We can simulate a data processing bug in our lending data by dropping all the charged off loans from zip codes starting with 1 through 5. Before this bug, zip code is not very predictive of chargeoff (an AUC of 0.54, only slightly above random). After this bug, any zip code starting with 1 through 5 will never be charged off, and the AUC jumps to 0.78. So, zip code will show up as an important feature in predicting (no) loan default from data examples in those zip codes. In this example, we could investigate by looking at predictions where zip code was important. If we are observant, we might notice the pattern, and realize the bias.
Below is what charge-off rate would look like if summarized by the first digit of zip code. Some zips would have no charge-offs, while the rest had a rate similar to the dataset overall.
Below, the Fiddler explanation UI shows zip code prefix stands out as a huge factor in lowering this example prediction.
A model built from this biased data is not useful for making predictions on (unbiased) data we haven’t seen yet. It is only accurate in the biased data. Thus, a model built on biased data is buggy.

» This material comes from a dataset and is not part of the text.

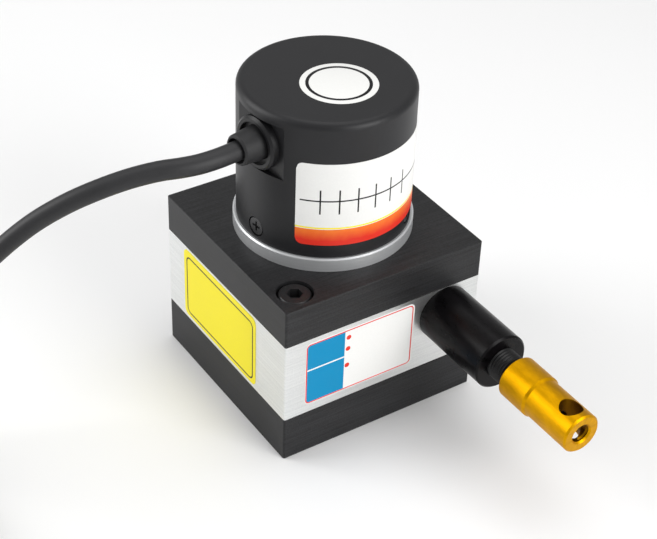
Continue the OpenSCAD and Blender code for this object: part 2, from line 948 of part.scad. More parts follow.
// Outer shape of the two wound layers
module cable_coil() {
  bevel = cable_r * 0.6;
  color([0.10, 0.10, 0.11])
    translate([coil_centre.x, coil_centre.y, coil_base])
      rotate_extrude()
        polygon([[coil_inner_r + bevel, 0], [coil_outer_r - bevel, 0], [coil_outer_r, bevel],
          [coil_outer_r, coil_height - bevel], [coil_outer_r - bevel, coil_height],
          [coil_inner_r + bevel, coil_height], [coil_inner_r, coil_height - bevel],
          [coil_inner_r, bevel]]);
}

module cable_tail() {
  color([0.10, 0.10, 0.11])
    swept_tube(tail_route, cable_r, tube_sides);
}

// Flat strap round the coil's section, with its lock on top
module cable_tie() {
  strap = coil_base;
  width = 2.6;
  slack = 0.1;
  outer_length = coil_outer_r - coil_inner_r + 2 * (strap + slack);
  color([0.12, 0.12, 0.12])
    translate([coil_centre.x, coil_centre.y, 0])
      rotate([0, 0, tie_angle])
        translate([coil_inner_r - strap - slack, -width / 2, 0])
          union() {
            difference() {
              cube([outer_length, width, coil_height + 2 * strap]);
              translate([strap, -cut, strap])
                cube([outer_length - 2 * strap, width + 2 * cut, coil_height]);
            }
            translate([outer_length / 2, -0.8, coil_height + 2 * strap])
              cube([4.5, width + 1.6, 3]);
          }
}

// Stripped leads at the cable's far end, fanned out flat
module lead_ends() {
  start = tail_route[len(tail_route) - 1];
  back = tail_route[len(tail_route) - 2];
  along = atan2(start.y - back.y, start.x - back.x);
  color([0.80, 0.45, 0.15])
    translate([start.x, start.y, 0])
      rotate([0, 0, along])
        hull() {
          translate([0, 0, cable_r + coil_base])
            rotate([0, 90, 0])
              cylinder(h = 0.1, r = cable_r, $fn = 12);
          translate([lead_length, -7, 0.1])
            cube([0.1, 14, 1.4]);
        }
}

base_plate();
spring_stud();
power_spring();
spring_arbor();
main_shaft();
lower_bearing();
upper_bearing();
drum();
shaft_grub_screw();
wire_winding();
drum_housing();
cover_plate();
cover_screws();
base_screws();
outlet_nozzle();
guide_bush();
wire_guide();
wire_wiper();
wire();
wire_ferrule();
pull_head();
head_grub_screw();
encoder_flange();
flange_screws();
encoder_bearings();
encoder_shaft();
code_disc();
reader_block();
board_posts();
circuit_board();
board_screws();
inner_leads();
can_seal();
encoder_can();
can_screws();
cable_gland();
gland_nut();
cable_sleeve();
cable();
cable_coil();
cable_tail();
cable_tie();
lead_ends();
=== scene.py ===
import bpy
import math
from mathutils import Matrix, Vector


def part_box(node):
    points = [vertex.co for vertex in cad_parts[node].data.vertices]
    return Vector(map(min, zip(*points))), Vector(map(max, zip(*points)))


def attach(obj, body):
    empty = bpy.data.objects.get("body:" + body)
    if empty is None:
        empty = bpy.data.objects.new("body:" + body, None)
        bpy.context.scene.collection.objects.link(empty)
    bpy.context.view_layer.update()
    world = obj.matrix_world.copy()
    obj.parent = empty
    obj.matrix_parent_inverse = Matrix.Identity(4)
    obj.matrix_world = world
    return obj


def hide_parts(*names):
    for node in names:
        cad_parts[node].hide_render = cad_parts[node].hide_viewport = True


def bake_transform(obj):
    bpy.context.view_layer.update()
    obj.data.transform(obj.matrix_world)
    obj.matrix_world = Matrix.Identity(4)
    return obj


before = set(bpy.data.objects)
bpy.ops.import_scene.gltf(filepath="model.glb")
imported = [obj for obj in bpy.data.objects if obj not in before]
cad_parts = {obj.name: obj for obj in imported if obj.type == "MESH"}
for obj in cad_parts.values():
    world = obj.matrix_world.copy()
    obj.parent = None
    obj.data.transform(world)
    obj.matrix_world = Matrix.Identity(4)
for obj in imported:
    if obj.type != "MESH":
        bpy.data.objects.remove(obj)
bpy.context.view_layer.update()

mm = 0.001
drumPitch = 0.1 / (2 * math.pi)          # the wire leaves the drum this far off its axis
outletZ = 0.0243
exitTurn = math.radians(-82)             # the way the cable leaves the can
exitZ = 0.0667
exitWay = Vector((math.cos(exitTurn), math.sin(exitTurn), 0))

# camera and light

cameraSet = {"place": (0.24195, -0.16421, 0.24369), "turn": (53.285, -1.794, 56.838), "lens": 89.15}
bpy.ops.object.camera_add(location=cameraSet["place"], rotation=[math.radians(a) for a in cameraSet["turn"]])
camera = bpy.context.object
camera.name = "camera"
camera.data.lens = cameraSet["lens"]
camera.data.sensor_width = 36
camera.data.clip_start = 0.01
bpy.context.scene.camera = camera

lamps = {
    "topSoftbox": {"place": (-0.05, 0.10, 0.55), "aim": (0, 0, 0.04), "size": (0.5, 0.4), "power": 0.95},
    "leftSoftbox": {"place": (-0.35, -0.45, 0.30), "aim": (0, 0, 0.03), "size": (0.35, 0.5), "power": 2.35},
    "rightSoftbox": {"place": (0.50, 0.15, 0.25), "aim": (0.02, 0, 0.03), "size": (0.3, 0.4), "power": 2.05},
}
for lampName, lamp in lamps.items():
    aim = Vector(lamp["aim"]) - Vector(lamp["place"])
    bpy.ops.object.light_add(type="AREA", location=lamp["place"])
    light = bpy.context.object
    light.name = lampName
    light.rotation_euler = aim.to_track_quat("-Z", "Y").to_euler()
    light.data.shape = "RECTANGLE"
    light.data.size, light.data.size_y = lamp["size"]
    light.data.energy = lamp["power"]

world = bpy.data.worlds.new("studio")
bpy.context.scene.world = world
world.use_nodes = True
world.node_tree.nodes["Background"].inputs["Color"].default_value = (1, 1, 1, 1)
world.node_tree.nodes["Background"].inputs["Strength"].default_value = 0.5
bpy.context.scene.view_settings.view_transform = "Standard"
print("camera and light")


# shader maths

class Signal:
    # one socket; expressions on it add Math nodes
    def __init__(self, finish, socket):
        self.finish = finish
        self.socket = socket

    def calc(self, operation, *others):
        values = dict(enumerate((self,) + others))
        return self.finish.node("ShaderNodeMath", {"operation": operation}, values)

    def between(self):
        # held between 0 and 1
        return self.calc("MAXIMUM", 0.0).calc("MINIMUM", 1.0)

    def __add__(self, other):
        return self.calc("ADD", other)

    def __sub__(self, other):
        return self.calc("SUBTRACT", other)

    def __rsub__(self, other):
        return self * -1.0 + other

    def __mul__(self, other):
        return self.calc("MULTIPLY", other)

    def __truediv__(self, other):
        return self.calc("DIVIDE", other)

    def __rtruediv__(self, other):
        return self.finish.node("ShaderNodeMath", {"operation": "DIVIDE"}, {0: other, 1: self})

    def __gt__(self, other):
        return self.calc("GREATER_THAN", other)

    def __lt__(self, other):
        return self.calc("LESS_THAN", other)

    def __abs__(self):
        return self.calc("ABSOLUTE")

    __radd__ = __add__
    __rmul__ = __mul__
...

Other model debugging methods
There are many other possibilities for model debugging that don’t involve model explanations. For example:
Look for overfitting or underfitting. If your model architecture is too simple, it will underfit. If it is too complex, it will overfit.
Regression tests on a golden set of predictions that you understand. If these fail, you might be able to narrow down which scenarios are broken.
Since explanations aren’t involved with these methods, I won’t say more here.
If you are not sure your model is using your data appropriately, use explanations of feature importance to examine its behavior. You might see data leakage or data bias. Then, you can fix your data, which is the best way to fix your model.